Of course he is an artist. Most of his work is graphic art.

That said, he painted the picture on the cover of 'Jerusalem' so he clearly does some painting.

It is very allusive in tone at least. I also experienced literary "déjà vu" when I read the next two chapters, The first books that came to my mind were The Spire and Hawksmoor.


You know, when I first started reading, I was almost immediately turned off by little Alma with the thoughts, vocabulary, and analytical reasoning of a full adult (of course, this all went away when all was revealed later in the Prelude). My hackles started rising, but then, the waves of sensory impressions kind of swept me away. I love how we experience the Emporium Arcade; not by what is actually there, right then, at that moment. No, rather, we are given vivid word paintings of what "should" be there, but is not. It's a nice little twist, experiencing and learning about something by its absence, rather than its presence.
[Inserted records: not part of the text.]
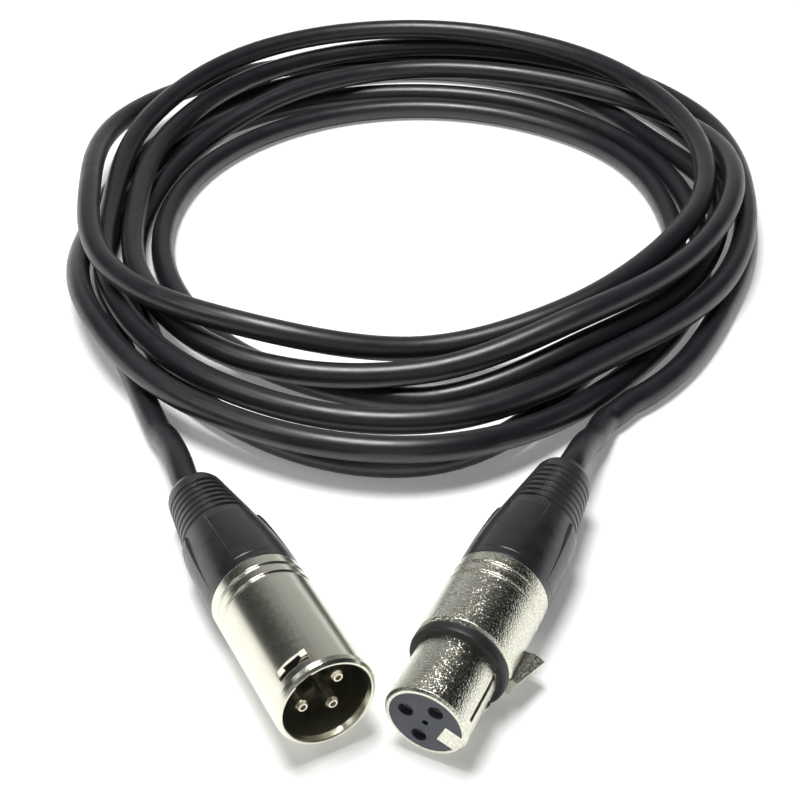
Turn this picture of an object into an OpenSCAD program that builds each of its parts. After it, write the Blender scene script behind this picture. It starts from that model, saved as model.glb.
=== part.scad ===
// Microphone lead: one male and one female 3-pole connector on a coiled cable.
// Millimetres. The floor is z = 0; the origin is on it, in the middle of the two connectors.

/* [Part shown] */
// One sub-part alone, or all of them

/* [Cable] */
// Outside diameter of the jacket
cable_d = 6.0; // [5:0.1:7]
// Height of one layer of cable on the next
layer_rise = 6.65; // [6.4:0.1:8]
// Diameter of the stripped conductors
wire_d = 1.3; // [0.8:0.1:1.6]

/* [Connector placing] */
// Middle of the coil, across
coil_x = 9.69; // [-20:0.01:20]
// Middle of the coil, away from the connectors
coil_y = 148.03; // [120:0.01:180]
// Rim of the male connector, across from the coil's middle
male_x = -18.2; // [-50:0.05:0]
// Rim of the male connector, along from the coil's middle
male_y = -177.55; // [-200:0.05:-150]
// Bearing of the male connector
male_turn = -63.1; // [-90:0.1:-40]
// Lift of the male connector, which rests on the grips of its boot
male_tilt = 4; // [0:0.1:5]
// Rim of the female connector, across from the coil's middle
female_x = -1.65; // [-30:0.05:30]
// Rim of the female connector, along from the coil's middle
female_y = -179.55; // [-200:0.05:-150]
// Bearing of the female connector
female_turn = -115.9; // [-140:0.1:-90]

/* [Male connector] */
// Outside diameter of both barrels
shell_d = 19.0; // [18:0.1:20]
// Inside diameter of the male cup
cup_d = 16.2; // [16:0.05:16.6]
// Depth of the cup down to the insert
cup_depth = 14.5; // [12:0.1:16]
// Length of the male barrel
male_len = 31.4; // [28:0.1:36]
// Diameter of a contact pin
pin_d = 2.4; // [2.3:0.05:2.5]
// Diameter of a contact's root and solder cup
root_d = 3.0; // [2.8:0.05:3.4]
// Diameter of the small hollow in each pin's tip
tip_d = 1.1; // [0.6:0.1:1.4]
// Depth of that hollow
tip_deep = 1.2; // [0.3:0.1:1.2]
// Radius of the circle the contacts lie on
contact_r = 4.0; // [3.5:0.1:4.5]
// Angle from the key to the contacts beside it
contact_spread = 84; // [70:1:100]
// How far the pin tips lie behind the rim
pin_back = 2.7; // [1:0.1:5]
// Thickness of the insert mouldings behind the cup
insert_t = 5.0; // [3:0.1:8]
// Width of the latch window round the barrel
window_w = 6.3; // [4:0.1:9]
// Length of the latch window along the barrel
window_l = 2.3; // [2:0.1:5]
// Distance of the window behind the rim
window_back = 2.8; // [2:0.1:6]
// Width of the keyway
keyway_w = 3.4; // [2.5:0.1:4]
// Bearing of the keyway and window, seen from the front
male_key = 118; // [0:1:359]

/* [Female connector] */
// Outside diameter of the nose
nose_d = 15.9; // [15:0.05:16]
// Length of the nose with the collar
nose_len = 15.7; // [13:0.1:17]
// Inside diameter of the nose
nose_bore = 13.8; // [12:0.1:14]
// Inside diameter of the neck behind the insert
neck_bore = 12.6; // [12:0.1:13]
// Outside diameter of the rubber collar
collar_d = 18.9; // [17:0.1:19]
// Thickness of the rubber collar
collar_t = 2.4; // [1.5:0.1:3.5]
// Length of the female metal parts
female_len = 34.6; // [30:0.1:38]
// Length of the female insert
socket_insert_l = 20.0; // [18:0.1:22]
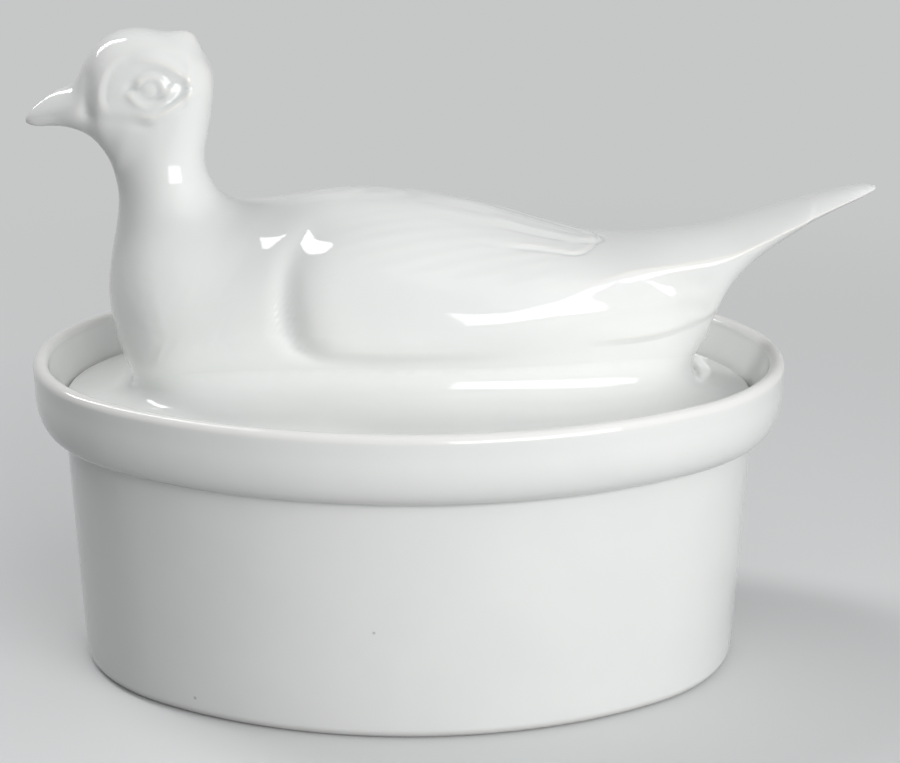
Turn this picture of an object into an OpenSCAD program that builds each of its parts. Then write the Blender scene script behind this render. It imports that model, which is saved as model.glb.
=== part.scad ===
// Oval casserole dish with a drop-in lid that carries a sitting game bird.
// The middle of the foot is at the origin, +Z is up, and the bird looks along -X.

/* [Dish] */
// Length over the rim
dish_length = 290; // [275:1:310]
// Width over the rim
dish_width = 226; // [214:1:240]
// Height from the foot to the top of the rim
dish_height = 121; // [105:1:140]
// Thickness of the side wall
wall = 6; // [4.5:0.5:7]
// Thickness of the floor
floor_thickness = 6; // [4:0.5:9]
// How far the side wall leans out between the foot and the rim band
wall_lean = 5.2; // [2:0.2:8]
// Height of the foot ring under the floor
foot_height = 2.5; // [1.5:0.5:4]
// Width of the flat, unglazed foot ring
foot_ring = 4.5; // [3:0.5:8]
// Rounding between the wall and the foot ring
foot_rounding = 4.5; // [2:0.5:7]
// Rounding between the floor and the wall inside
floor_rounding = 12; // [6:1:20]

/* [Rim] */
// Height of the rim band that stands out from the wall
band_height = 27.5; // [24:0.5:32]
// How far the rim band stands out from the wall
band_step = 11.5; // [10.5:0.5:14]
// Height over which the band's underside curves in
band_curve = 19; // [12:1:21]
// Thickness of the lip at the top
lip = 6; // [4:0.5:7]
// Depth of the lid's ledge below the top of the rim
ledge_depth = 18.5; // [15:0.5:20]
// Distance from the rim's outer edge in to the well that takes the lid
well_inset = 11; // [10:0.5:12]

/* [Lid] */
// Gap between the lid's edge and the well, all round
lid_clearance = 1; // [0.5:0.1:2]
// Thickness of the lid's outer edge
lid_edge = 3.5; // [3:0.5:6]
// Thickness of the lid where it rises to the bird
lid_wall = 5; // [4:0.5:6]
// Width of the flat face that rests on the ledge
seat_width = 7; // [5:0.5:10]
// Rise of the lid from its edge to the bird's flanks
side_rise = 9; // [5:0.5:12]
// Rise of the lid from its edge to the bird's tail end
rear_rise = 6; // [3:0.5:9]
// Rise of the lid from its edge to the bird's breast
front_rise = 1.5; // [1:0.5:6]

/* [Bird] */
// Length from the tip of the beak to the tip of the tail
bird_length = 322; // [310:1:335]
// Height from the lid's edge to the crown
bird_height = 140; // [125:1:155]
// Width across the body
bird_width = 105; // [95:1:112]
// How far the folded wing stands out from the breast
wing_relief = 4; // [1:0.5:6]

/* [Hidden] */
$fn = 96;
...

I loved this, truly loved it. I'm hoping it is a theme, or a foundation of this work.
Reading Moore, I'm reminded of Dickens. I suppose it makes sense. Moore is a graphic artist (of course, he doesn't actually do the drawings, but he definitely thinks in pictures); Dickens felt a deep connection to the theater. Both are highly visual arts. There is a kinship there. At least to me.

I felt that the "Prelude" was an introduction to prepare us for what we were "reading" our way into.

I haven't read any Moore, but his description of Michael walking through the Burroughs on his way to Alma's showing, and the intense feelings of malaise and depression he experiences...it reminded me a bit of Stephen King, who specializes in creating and evoking "bad places".
And speaking of the Showing, was anyone else intrigued by Alma calling her painting depicting her dream "A Work in Progress"?

I went to the Foundlings Museum in London today and there were resonances for me in some fo the stories and details of the Foundlings. The geography of Bloomsbury also has a resonance for me with this book. A similar layered feel, a depth of history and culture and diversity.